The fifth Roman pasta you've (probably) never heard of
Zozzona: the dish that inspired Carly Rae Jepsen's hit song "Too Much"
This week I got a much needed haircut at a salon in Carroll Gardens (Brooklyn’s very own Italian mecca, for those unfamiliar) and was told by my fabulous stylist Giulia that I “love her country more than she does.” I cannot accept this in good faith…however, she was definitely onto something. Italian culture is aligned with many virtues that I cherish: espresso from the hours of 10am-4pm, aperitivo from 4-6:30pm, wine from 6:30pm - bedtime, catholic imagery and performance, the occasional cigarette, lots of passionate discussion, and pasta.
I don’t think I have ever gone an entire week of my adult life without eating pasta at least once. It is central to my cooking routine and something that I am committed to learning about as much as possible. I watched Gladiator II on a plane this month so we’re just gonna go ahead and focus on Rome.
There are four traditional pasta dishes associated with the city of Rome. You’ve seen them on menus and they are undoubtedly what you crave when you think of Italian food. These four pastas are distinct staples in Roman cuisine and all variations of one another. I have come home from the bar many times and made each of them based on my level of stability and what happens to be in my fridge. Learning the technique of each of these has enabled me to turn nothing into a pasta something (zucchini! carbonara!) — a skill that comes in handy whenever my house is lacking of groceries.

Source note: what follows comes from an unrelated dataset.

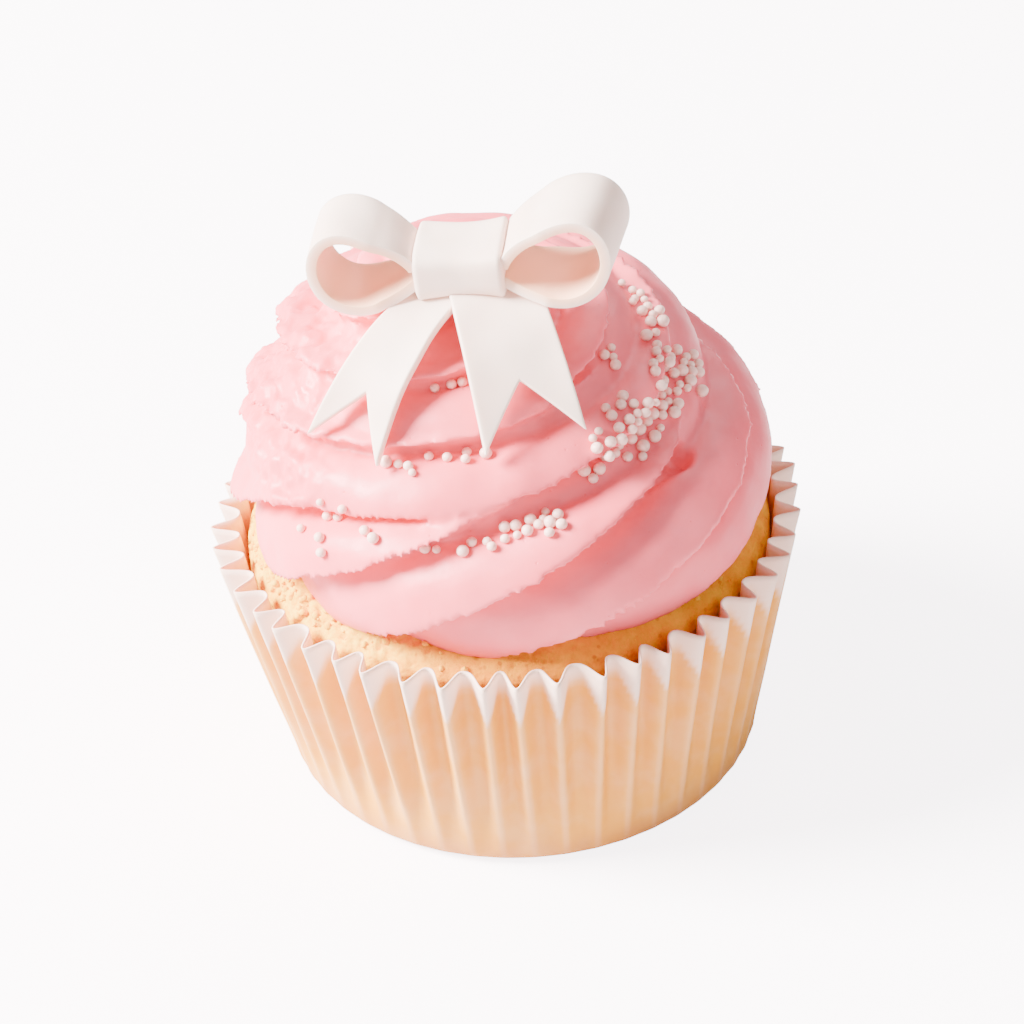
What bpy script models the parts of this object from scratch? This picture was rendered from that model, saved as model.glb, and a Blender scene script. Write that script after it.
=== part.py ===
"""A cupcake: sponge in a fluted paper case, a piped buttercream swirl and a fondant bow.

Metres, +Z up. The origin is the middle of the case's base, on the surface it stands on.
+X is to the right and -Y to the front, the side that the bow's tails hang over.
"""

import math

import bmesh
import bpy
import numpy as np
from mathutils import Vector
from mathutils.bvhtree import BVHTree

MM = 0.001
GAP = 0.35 * MM

# Paper case
FLUTES = 48
COLUMNS_PER_FLUTE = 6
FLUTE_TURN = math.radians(-89.6)
CASE_HEIGHT = 28.0 * MM
BASE_RADIUS = 25.0 * MM
BASE_ROUNDING = 1.6 * MM
RIM_FOLD_OUT = 31.1 * MM
RIM_FOLD_IN = 28.3 * MM
RIM_CENTRE_X = -0.6 * MM
PAPER = 0.4 * MM
FOLDS_FULL = 0.12

# Sponge
SPONGE_EDGE_Z = 25.6 * MM
SPONGE_RISE = 4.8 * MM
SPONGE_SHOULDER = 6
SPONGE_SIDES = 64

# Buttercream rope: turn in degrees, path radius, rope radius, height and sideways lean in millimetres
TEETH = 7
TOOTH_DEPTH = 0.24
TOOTH_LEAN = math.radians(9)
ROPE_PATH = (
    (95, 17.2, 9.2, 35.2, -0.4),
    (180, 18.5, 10.2, 35.7, -0.5),
    (360, 18.2, 10.0, 35.6, -0.8),
    (450, 16.6, 9.2, 37.6, -1.6),
    (540, 16.2, 8.9, 41.0, -2.6),
    (720, 15.6, 8.3, 43.9, -3.2),
    (790, 15.6, 8.2, 45.4, -3.2),
    (900, 12.4, 7.8, 46.8, -4.1),
    (1080, 11.6, 7.4, 48.8, -4.6),
    (1260, 7.4, 6.6, 51.2, -5.6),
    (1440, 6.0, 5.8, 53.2, -6.2),
    (1620, 3.6, 4.6, 55.4, -7.2),
    (1740, 1.4, 3.0, 57.2, -8.8),
)
# Turn in degrees and the number of teeth that have passed the outermost point of the rope
TOOTH_PHASE = ((95, -2.5), (186, 0), (293, 3), (349, 4), (450, 6.4), (690, 9), (1040, 12), (1740, 18))
PATH_STEP = 7.5
ROPE_START = Vector((6.0, 0.0, -1.0)) * MM
PEAK = Vector((-9.3, 1.6, 62.0)) * MM
# Height, radius and sideways lean of the core that fills the swirl's middle, in millimetres
CORE = ((29.0, 22.0, -0.6), (40.0, 19.0, -1.2), (50.0, 11.0, -4.6), (57.0, 4.0, -7.6))
CORE_SIDES = 24
SWIRL_VOXEL = 0.85 * MM
SWIRL_TRIANGLES = 3000

# Fondant bow: a ribbon whose width runs from front to back
RIBBON = 9.4 * MM
FONDANT = 1.4 * MM
BOW_CENTRE = Vector((-3.4, -6.2, 62.8)) * MM
BOW_TURN = math.radians(-8)
BOW_ROLL = math.radians(4)
KNOT_WIDTH = 9.0 * MM
KNOT_HEIGHT = 5.7 * MM
LOOP_CLEARANCE = 0.9
# Side, reach, height, lift and backward splay of each loop, in millimetres
LOOPS = {
    "bow_loop_left": (-1, 9.9, 10.4, 2.2, 0.0),
    "bow_loop_right": (1, 9.6, 11.4, 1.6, 0.12),
}
# Drape points, widths at both ends, share cut out by the notch, and turn in degrees at both ends
TAILS = {
    "bow_tail_left": (
        ((-8.0, -10.4, 58.4), (-10.8, -13.9, 57.9), (-16.2, -17.2, 48.8)), (6.4, 8.6), 0.4, (-32, -40),
    ),
    "bow_tail_right": (
        ((-0.1, -10.2, 59.3), (0.8, -15.0, 58.6), (2.8, -20.0, 49.8)), (9.2, 9.8), 0.4, (4, 9),
    ),
}
LOOP_STATIONS = 26
TAIL_STATIONS = 10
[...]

Cacio e Pepe, Amatriciana, Gricia, and Carbonara (the king).
You know them, you love them, you can google their recipes.
This week, I decided to take a deeper dive and learn about the more opulent secret Roman love child:
Pasta Alla Zozzona
The four classic pastas all use a mix and match of guanciale, eggs, Pecorino Romano (not parm!), black pepper, and passata (or tomato sauce). Zozzona uses them all. According to Rome’s official tourism website, this frankenstein dish has been around since the 1960’s. It’s incredible, but very rich, and can be messed up as fast at you can say “temper your egg.”
Zozzona literally translates to “dirty pasta,” and if you saw my kitchen mid-way through the process, you’d understand why. The “traditional” recipe uses sausage in addition to the guanciale, but mostly because I forgot to buy the sausage, I felt that one meat was enough in the version I fed my friends this weekend. The egg yolks in this recipe give it serious gloss and paired with the tomato, make it worthy of a dish standing on its own (unlike with the others, where I always feel the need to order accompaniments). Make it with care, because it is finicky. Prep all your ingredients ahead of time, use warm bowls to serve, and eat alongside good red wine with a simple arugula salad.
Rigatoni alla Zozzona (Serves 4-6)
Ingredients
1 lb (450g) rigatoni
1 lb (450g) guanciale, cubed (rind removed)
1 small onion or 1 large shallot, finely chopped
14 oz tomato purée
3 egg yolks
1 cup Pecorino Romano cheese, finely grated
Freshly ground black pepper
Salt (for your pasta water ONLY)
Instructions
Place the cubed guanciale in a cold pot or dutch oven and turn the heat to medium. Cook, stirring occasionally, until crispy and the fat has rendered (about 8-10 minutes). Use a slotted spoon to remove the guanciale and set it aside in a bowl, leaving 1/2 of the fat in the pan.
Lower the heat slightly, add the chopped onion or shallot, and cook until softened and translucent (about 5 minutes).
Pour in the tomato purée, stirring to combine with the rendered fat and onions. If the sauce thickens too much, add small amounts of water to loosen it. Let it simmer gently for about 15-20 minutes until it reaches a rich, slightly thickened consistency. Season with black pepper.
While the sauce simmers, bring a large pot of salted water (it should taste like the sea!) to a boil. Cook the rigatoni until al dente, reserving about 1/2 cup of pasta water before draining.
In a bowl, whisk together the egg yolks with half of the grated pecorino and the remaining guanciale fat. Add a few tablespoons of reserved pasta water to loosen the mixture if needed. It should be the consistency of tahini (sorry, I’m at a blank of what else to compare it to).
Add the cooked rigatoni to the sauce, tossing to coat. Stir in the 1/2 the guanciale. Remove the pan from heat and slowly drizzle in the egg yolk mixture, stirring continuously to create a creamy sauce (the residual heat will cook the eggs without scrambling). If needed, add splashes of reserved pasta water to loosen.
Stir in the remaining pecorino and a generous amount of black pepper. Taste and adjust seasoning as needed. Serve immediately with extra pecorino and remaining guanciale on top. Enjoy!
It’s nice to treat your loved ones every now and then. Make a big pot of this for your next Drag Race/White Lotus party and invite me over. I promise not to watch over your shoulder.
There’s a lot of awful in the world right now and yet, life keeps happening, hope this helped.